The Experiences and Considerations of Traveling With a Disability
In this post, A11iance Advocate Charles Hiser shares some of the accessibility challenges that people with disabilities face when traveling.
For people with disabilities, traveling can be fraught with complications. And the more variables involved — whether it’s using multiple modes of transportation or traveling to a country that speaks another language — the more that can go wrong.
In today’s world, technology allows us to solve more of these problems with a few taps of a screen. However, these devices don’t help much if a website or mobile app is inaccessible. Things like missing alt text or improperly labeled headings can make it difficult or impossible for people to accomplish key tasks on their mobile device. And in an unfamiliar environment, accessibility issues like this can derail a trip, break the bank, or even pose a safety risk.
In this post, I discuss some of the challenges of traveling with a disability, from the perspective of people with mobility impairments, visual impairments, and hearing impairments:
Traveling With a Physical Disability
When the subject of traveling with a disability comes up, most people think about ramps and wider doors for those who use wheelchairs and other mobility devices.

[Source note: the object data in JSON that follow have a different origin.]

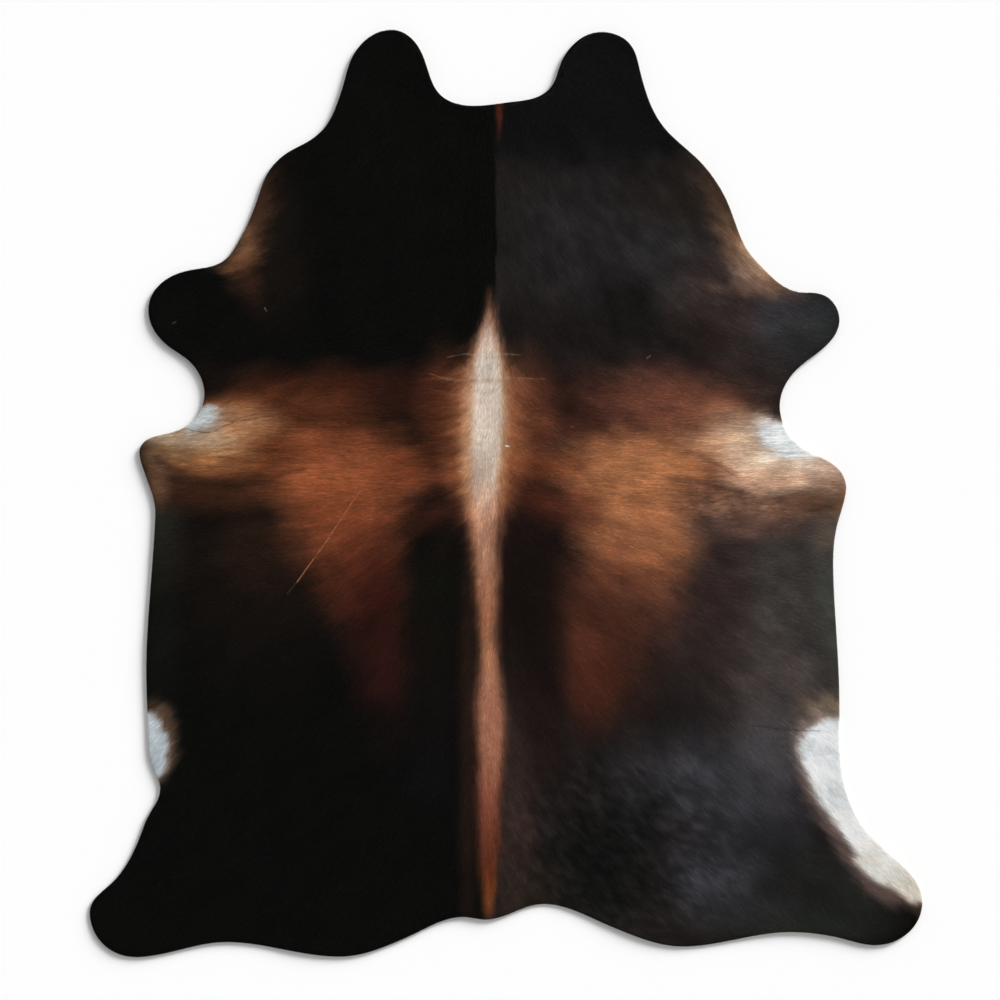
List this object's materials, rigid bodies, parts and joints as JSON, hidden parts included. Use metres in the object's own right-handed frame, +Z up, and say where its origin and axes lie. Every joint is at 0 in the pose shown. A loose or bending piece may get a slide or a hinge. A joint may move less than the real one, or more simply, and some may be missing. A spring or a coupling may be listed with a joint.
{
  "type": "cowhide rug",
  "caption": "Whole hair-on cowhide rug lying flat, hair side up, with head lobes, leg lobes and belly edges, dark coat with rust flanks and a pale spine stripe.",
  "frame": {"origin": "on the floor, under the middle of the hide's length and width", "axes": "+Z up out of the hair side, +Y along the spine towards the head end, +X to the right with the head away from the viewer"},
  "size_m": [1.886, 2.1, 0.005],
  "materials": {
    "hair_coat": "short glossy hair lying flat, near black, with rust and copper flanks, a cream to rust spine stripe and white belly patches",
    "suede_back": "matt natural suede on the underside and the cut edge"
  },
  "bodies": {
    "root": {"hide": "hair_coat"}
  },
  "joints": []
}
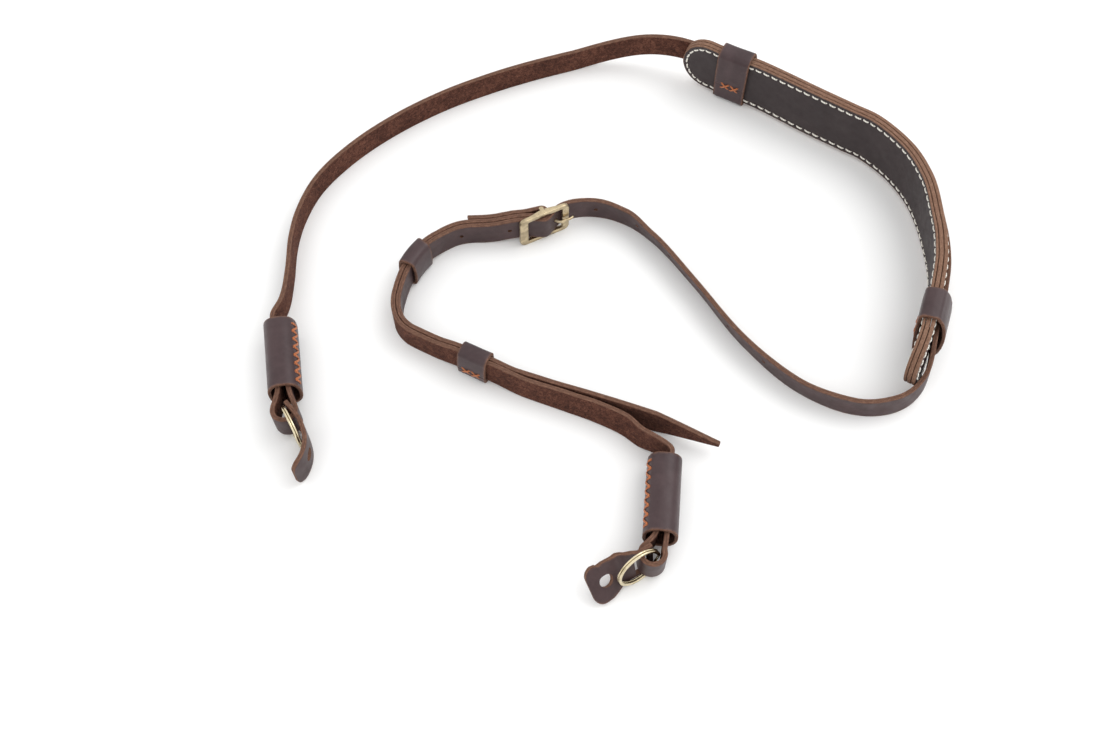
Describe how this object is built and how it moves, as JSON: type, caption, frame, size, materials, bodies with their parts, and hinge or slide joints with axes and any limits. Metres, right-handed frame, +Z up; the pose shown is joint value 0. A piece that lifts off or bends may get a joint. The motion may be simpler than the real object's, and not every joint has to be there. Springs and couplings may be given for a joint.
{
  "type": "camera shoulder strap",
  "caption": "Narrow leather shoulder strap with a layered stitched pad, a buckled length adjuster, sliding loops, rolled end sleeves, split rings and round-ended flaps.",
  "frame": {"origin": "on the table, under the middle of the strap's bounding box as it lies", "axes": "+Z up from the table, +X from the left end sleeve towards the pad, +Y from the end sleeves towards the far side of the loop"},
  "size_m": [0.3118, 0.2938, 0.0338],
  "materials": {
    "main_strap": "waxed smooth side, brown suede side",
    "buckle_strap": "waxed smooth side, brown suede side",
    "pad_front": "smooth and matt",
    "pad_core": "raw edge",
    "pad_back": "suede",
    "keeper": "smooth and waxed",
    "sleeve": "smooth and waxed",
    "flap": "smooth, raw edges",
    "ring": "aged",
    "frame": "aged",
    "tongue": "aged"
  },
  "bodies": {
    "root": {"main_strap": "main_strap", "buckle_strap": "buckle_strap", "pad_front": "pad_front", "pad_core": "pad_core", "pad_back": "pad_back", "pad_keeper_left": "keeper", "pad_keeper_right": "keeper", "strap_keeper_upper": "keeper", "strap_keeper_lower": "keeper", "end_sleeve_left": "sleeve", "end_sleeve_right": "sleeve", "split_ring_left": "ring", "split_ring_right": "ring", "ring_flap_left": "flap", "ring_flap_right": "flap", "buckle_frame": "frame", "buckle_tongue": "tongue"}
  },
  "joints": []
}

In the United States, Title III of the Americans with Disabilities Act (ADA) requires public accommodations and commercial facilities to be accessible to people with disabilities. But what if someone wants to visit their family for the holidays? In 2015, less than one percent of all homes in the United States were wheelchair accessible — and less than five percent were suitable for people with moderate physical disabilities.
And unlike preparing for the family dinner, accommodations for wheelchair users cannot be bought at the grocery store. The cost of renovating a home to be wheelchair accessible can range from $2,000 to $60,000, depending on the area, necessary modifications, and available materials. Families are left either hosting family gatherings at an accessible restaurant or always going to the disabled person’s home. Of course, some people with disabilities see this as preferable to the uncertainty of a damaged chair — or the anxiety of being dehumanized by airport and flight staff.
Traveling With a Hearing Impairment
Everyone has their own anxieties surrounding travel. However, people with hearing impairments can face unique social and safety challenges.
Although train stations and airports tend to have informational displays, parts of the onboarding process can be a struggle. For example, TSA checkpoints can increase travel time — even though the TSA recommends informing the officer on duty and allows people to leave hearing aids or cochlear implants in place during the screening.
Once inside, there’s always the risk of missing a boarding call due to the announcement being made audibly. The National Association of the Deaf also references people being unaware of gate changes, which can leave them stranded, or landing in an unexpected location due to the plane being diverted in midair and the announcement only being made over the plane’s PA system.
Mobile technologies offer communication alternatives, but these are not always ideal — especially during emergencies. Fortunately, the Department of Transportation provides ongoing training to help staff be aware of the needs of disabled customers and be proactive in addressing those needs.
Traveling With a Visual Impairment
Blind people regularly travel independently to new cities and, like many others, rely heavily on their mobile devices. As the technology improves, people with visual impairments use screen readers and magnification software to use rideshare services, look up directions, browse online menus, and more.
If any of these services are not built with accessibility in mind, people with visual impairments may find themselves in an unfamiliar city without easy access to transportation, directions, or even food options that fit their dietary needs.
Where Is Disabled Travel Headed?
According to WebAIM’s 2022 report on the accessibility of the top one million websites, 97% of the internet is still inaccessible. Many accessibility issues directly impact the functionality of assistive software — especially on mobile devices. As the number of disabled people using these technologies grows, so does the need for increased awareness and conscious design practices to include assistive technology.
By adopting a person-first approach to disability, many of these stumbling blocks can be improved upon. While a disability can require thoughtful planning, specific building practices — in the physical and digital worlds — can help alleviate some of the challenges people with disabilities face while traveling.